Sara Baker: “Take back the Tech”

En 2013, la fondation Womanity a lancé le Womanity Award, dans l’optique de soutenir les solutions novatrices et efficaces de lutte contre les violences faites aux femmes, afin de renforcer l’impact et l’envergure de ces programmes. L’édition de 2016 va promouvoir les innovations technologiques qui luttent contre la violence de genre.

Business O Féminin: Comment a démarré Take Back the Tech! Et comment cette initiative a-t-elle évolué?

Sara Baker: APC a un programme spécifique sur le droit des femmes qui se concentre sur différents contextes liés à la technologie et au sexe et la campagne Take Back the Tech! en fait partie. Take Back the Tech! est née de la recherche qu’APC a effectuée sur l’accès à la technologie et les expériences des femmes dans ce domaine.
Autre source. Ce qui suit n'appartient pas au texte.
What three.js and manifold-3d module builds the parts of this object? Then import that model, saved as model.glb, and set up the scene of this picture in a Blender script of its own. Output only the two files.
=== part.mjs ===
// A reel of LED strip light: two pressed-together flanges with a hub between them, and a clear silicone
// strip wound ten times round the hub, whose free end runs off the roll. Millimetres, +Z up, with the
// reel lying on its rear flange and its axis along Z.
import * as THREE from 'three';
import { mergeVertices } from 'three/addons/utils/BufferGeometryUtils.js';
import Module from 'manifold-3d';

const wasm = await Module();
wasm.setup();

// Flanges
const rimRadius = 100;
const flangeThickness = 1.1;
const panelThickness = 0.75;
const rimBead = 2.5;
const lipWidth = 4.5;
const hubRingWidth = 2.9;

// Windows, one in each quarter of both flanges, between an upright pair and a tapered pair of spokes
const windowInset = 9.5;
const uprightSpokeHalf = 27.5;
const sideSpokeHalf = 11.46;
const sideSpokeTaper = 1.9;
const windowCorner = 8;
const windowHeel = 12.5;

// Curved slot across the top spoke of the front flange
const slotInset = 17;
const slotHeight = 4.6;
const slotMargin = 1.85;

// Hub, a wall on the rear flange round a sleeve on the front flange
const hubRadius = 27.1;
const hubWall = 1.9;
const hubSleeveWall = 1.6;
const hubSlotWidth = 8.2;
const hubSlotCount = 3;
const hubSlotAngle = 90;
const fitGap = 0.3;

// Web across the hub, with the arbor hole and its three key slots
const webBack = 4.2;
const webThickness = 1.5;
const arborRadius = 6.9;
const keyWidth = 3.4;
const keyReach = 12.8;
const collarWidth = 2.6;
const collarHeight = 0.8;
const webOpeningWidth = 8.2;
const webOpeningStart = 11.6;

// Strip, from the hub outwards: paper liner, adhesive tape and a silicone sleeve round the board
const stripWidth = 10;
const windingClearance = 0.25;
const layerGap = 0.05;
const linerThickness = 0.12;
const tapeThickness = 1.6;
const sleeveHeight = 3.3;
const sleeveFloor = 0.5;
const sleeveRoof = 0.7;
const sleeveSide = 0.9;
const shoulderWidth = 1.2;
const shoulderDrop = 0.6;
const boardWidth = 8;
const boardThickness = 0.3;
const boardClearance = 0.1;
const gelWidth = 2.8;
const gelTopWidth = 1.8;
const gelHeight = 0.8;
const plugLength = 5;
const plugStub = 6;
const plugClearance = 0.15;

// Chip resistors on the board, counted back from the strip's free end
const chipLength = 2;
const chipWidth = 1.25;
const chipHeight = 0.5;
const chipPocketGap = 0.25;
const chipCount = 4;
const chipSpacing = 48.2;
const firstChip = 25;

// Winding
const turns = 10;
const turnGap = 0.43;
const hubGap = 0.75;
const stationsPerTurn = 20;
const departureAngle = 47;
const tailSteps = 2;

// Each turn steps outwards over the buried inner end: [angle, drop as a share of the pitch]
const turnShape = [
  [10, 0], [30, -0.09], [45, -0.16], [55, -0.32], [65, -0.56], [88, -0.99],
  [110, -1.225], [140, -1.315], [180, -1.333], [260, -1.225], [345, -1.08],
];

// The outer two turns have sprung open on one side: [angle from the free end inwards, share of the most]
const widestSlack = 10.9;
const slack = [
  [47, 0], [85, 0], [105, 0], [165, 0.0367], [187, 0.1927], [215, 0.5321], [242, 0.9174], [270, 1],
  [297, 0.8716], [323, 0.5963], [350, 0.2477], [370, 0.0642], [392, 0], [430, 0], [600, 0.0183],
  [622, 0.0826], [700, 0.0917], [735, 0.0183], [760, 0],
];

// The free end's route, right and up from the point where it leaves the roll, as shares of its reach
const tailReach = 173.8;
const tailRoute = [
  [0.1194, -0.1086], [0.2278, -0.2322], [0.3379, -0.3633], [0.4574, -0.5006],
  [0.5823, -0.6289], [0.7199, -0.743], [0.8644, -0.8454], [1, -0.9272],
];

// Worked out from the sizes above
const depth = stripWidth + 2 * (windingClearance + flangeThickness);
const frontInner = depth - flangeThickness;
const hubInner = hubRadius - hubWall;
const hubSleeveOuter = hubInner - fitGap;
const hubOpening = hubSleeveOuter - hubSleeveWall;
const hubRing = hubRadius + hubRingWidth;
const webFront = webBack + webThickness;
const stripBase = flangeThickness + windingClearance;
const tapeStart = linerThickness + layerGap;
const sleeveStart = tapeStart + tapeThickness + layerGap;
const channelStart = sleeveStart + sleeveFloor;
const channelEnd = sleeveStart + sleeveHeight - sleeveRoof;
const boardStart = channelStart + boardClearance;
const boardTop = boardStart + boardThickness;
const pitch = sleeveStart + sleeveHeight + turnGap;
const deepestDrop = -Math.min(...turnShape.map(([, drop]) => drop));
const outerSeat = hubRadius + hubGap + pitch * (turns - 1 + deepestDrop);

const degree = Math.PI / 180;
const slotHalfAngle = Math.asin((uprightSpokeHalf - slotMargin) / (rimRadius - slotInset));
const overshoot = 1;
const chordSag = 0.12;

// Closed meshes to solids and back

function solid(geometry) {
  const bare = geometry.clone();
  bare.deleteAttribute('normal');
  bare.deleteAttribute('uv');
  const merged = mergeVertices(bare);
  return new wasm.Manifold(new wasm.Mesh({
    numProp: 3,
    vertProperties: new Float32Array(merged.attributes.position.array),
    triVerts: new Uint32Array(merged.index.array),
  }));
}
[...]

L’étude a montré qu’il y avait un réel problème dû à la violence sexiste sur les plateformes tech et que ce problème n’avait toujours pas été adressé -en particulier au niveau mondial. Take Back the Tech! a été lancée pour encourager les femmes et les jeune filles à se réapproprier la technologie, et de dire “Oui, nous avons nous aussi le droit d’être ici.”

Au départ, cela a commencé par une campagne de collaboration entre des gens de différents pays et depuis, la campagne s’est étendue à plus de 30 pays. Nous voulons vraiment pousser la discussion autour de l’accès, la liberté d’expression, et la violence envers les femmes dans le monde, mais un peu plus dans les pays du Sud, où les enjeux sont plus pressants.
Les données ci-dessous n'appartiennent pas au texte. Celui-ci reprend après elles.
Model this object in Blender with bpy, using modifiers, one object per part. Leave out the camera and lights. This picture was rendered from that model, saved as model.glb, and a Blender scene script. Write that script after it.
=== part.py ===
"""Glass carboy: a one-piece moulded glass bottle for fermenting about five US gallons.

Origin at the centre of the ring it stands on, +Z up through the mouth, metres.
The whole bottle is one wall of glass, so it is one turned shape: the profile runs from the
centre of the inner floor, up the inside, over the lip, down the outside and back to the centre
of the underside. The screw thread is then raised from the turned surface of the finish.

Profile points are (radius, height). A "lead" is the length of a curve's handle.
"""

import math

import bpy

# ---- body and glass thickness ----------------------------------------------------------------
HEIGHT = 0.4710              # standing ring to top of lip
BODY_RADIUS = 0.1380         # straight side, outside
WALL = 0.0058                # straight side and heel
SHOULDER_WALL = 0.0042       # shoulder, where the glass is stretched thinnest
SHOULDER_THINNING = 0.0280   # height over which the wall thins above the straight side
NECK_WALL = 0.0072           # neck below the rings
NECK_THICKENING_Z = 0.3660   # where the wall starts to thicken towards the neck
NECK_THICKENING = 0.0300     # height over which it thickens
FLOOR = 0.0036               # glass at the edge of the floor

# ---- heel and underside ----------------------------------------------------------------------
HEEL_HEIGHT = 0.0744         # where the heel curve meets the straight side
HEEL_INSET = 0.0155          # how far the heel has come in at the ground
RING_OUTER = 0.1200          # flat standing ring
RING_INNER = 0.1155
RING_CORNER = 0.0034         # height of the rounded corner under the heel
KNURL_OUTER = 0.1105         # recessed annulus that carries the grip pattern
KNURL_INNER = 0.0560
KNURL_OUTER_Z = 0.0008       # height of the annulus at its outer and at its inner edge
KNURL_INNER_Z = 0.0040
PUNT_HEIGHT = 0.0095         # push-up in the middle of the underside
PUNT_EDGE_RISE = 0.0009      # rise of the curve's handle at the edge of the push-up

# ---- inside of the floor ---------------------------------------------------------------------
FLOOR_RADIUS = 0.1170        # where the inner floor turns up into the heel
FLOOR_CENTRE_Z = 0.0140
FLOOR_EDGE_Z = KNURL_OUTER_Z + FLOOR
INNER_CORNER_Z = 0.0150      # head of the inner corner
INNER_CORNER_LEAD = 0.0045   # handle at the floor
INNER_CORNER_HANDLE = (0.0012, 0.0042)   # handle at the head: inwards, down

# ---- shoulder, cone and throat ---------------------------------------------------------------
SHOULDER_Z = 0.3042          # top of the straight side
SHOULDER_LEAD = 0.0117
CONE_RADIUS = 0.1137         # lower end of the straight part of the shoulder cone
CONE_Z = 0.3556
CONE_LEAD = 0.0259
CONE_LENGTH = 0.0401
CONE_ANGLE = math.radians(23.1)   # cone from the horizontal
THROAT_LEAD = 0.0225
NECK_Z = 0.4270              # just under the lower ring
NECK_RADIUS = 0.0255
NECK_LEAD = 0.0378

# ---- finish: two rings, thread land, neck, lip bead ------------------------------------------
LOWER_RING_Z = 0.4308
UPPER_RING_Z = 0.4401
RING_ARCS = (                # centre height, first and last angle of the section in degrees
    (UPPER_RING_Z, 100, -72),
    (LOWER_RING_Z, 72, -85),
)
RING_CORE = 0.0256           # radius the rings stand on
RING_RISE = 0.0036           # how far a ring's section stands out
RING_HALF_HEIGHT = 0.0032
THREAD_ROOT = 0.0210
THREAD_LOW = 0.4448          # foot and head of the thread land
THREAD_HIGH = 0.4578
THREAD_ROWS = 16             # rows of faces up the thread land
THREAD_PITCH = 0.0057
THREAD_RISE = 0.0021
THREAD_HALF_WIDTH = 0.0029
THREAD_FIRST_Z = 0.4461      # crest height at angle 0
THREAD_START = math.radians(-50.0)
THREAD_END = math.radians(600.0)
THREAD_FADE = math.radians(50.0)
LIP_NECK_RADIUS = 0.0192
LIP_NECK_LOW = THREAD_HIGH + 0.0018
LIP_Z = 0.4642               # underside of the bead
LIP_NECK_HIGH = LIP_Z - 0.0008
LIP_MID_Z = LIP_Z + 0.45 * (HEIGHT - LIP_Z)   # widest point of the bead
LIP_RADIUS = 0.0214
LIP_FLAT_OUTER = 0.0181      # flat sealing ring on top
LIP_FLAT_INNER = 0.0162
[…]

Il est étonnant de voir combien la campagne a grandi et l’attention qu’elle a attirée. L’année dernière, nous avons mis l’accent sur le secteur privé, y compris les plates-formes comme Facebook et Twitter, pour les encourager à vraiment comprendre les expériences des femmes sur leurs sites. Cela a attiré l’attention des médias et du public au niveau international. Ce sujet est sur la table maintenant – il est formidable de voir les gens partir de cela pour en discuter plus formellement.

Business O Féminin: Comment le monde en ligne et le monde « réel » se recroisent-ils quand il s’agit de violence de genre ?

Sara Baker: Je pense que les gens ont cette idée en tête qu’internet est un monde totalement différent du monde « réel » et que les choses qui s’y passent sont séparées. Ce n’est tout simplement pas vrai. La séparation est souvent invisible, inexistante, ou floue. Nous sommes confrontés à la difficulté de faire comprendre aux gens que la violence en ligne est une vraie violence, au même titre que les autres manifestations de violence, et qu’elle n’est pas du tout distincte. Les mêmes normes de genre et dynamiques de pouvoir inégales qui mènent à la violence dans le monde « réel » sont les mêmes, et parfois même amplifiées, en ligne.

Les gens peuvent être victimes de violence de la même personne en ligne et dans le monde réel. La technologie joue un grand rôle dans la violence exercée par un partenaire intime, au travers des webcams, des médias sociaux, du contrôle de téléphones mobiles par exemple – il y a beaucoup plus de possibilités qu’avant à ce niveau-là. Nous avons une carte sur Take Back the Tech! où les gens peuvent signaler des actes de violence et vous vous rendez compte qu’il n’y a plus grande différence entre les incidents en ligne et dans le monde réel.

La violence en ligne est comme toute autre forme de violence psychologique. Elle affecte la vie quotidienne des gens. Nous voulons que les gens se rendent compte de ce qui arrive aux femmes en ligne, dans le cadre de ce continuum de violence. C’est tout à fait pertinent pour les jeunes adultes. Elles feront l’expérience de toutes ces formes.

Business O Féminin: Il semble que souvent ceux qui ont le moins accès à la technologie sont ceux qui sont les plus marginalisés. Comment prend-on en compte l’accès (ou son absence) dans les initiatives qui utilisent la tech pour aider davantage de victimes?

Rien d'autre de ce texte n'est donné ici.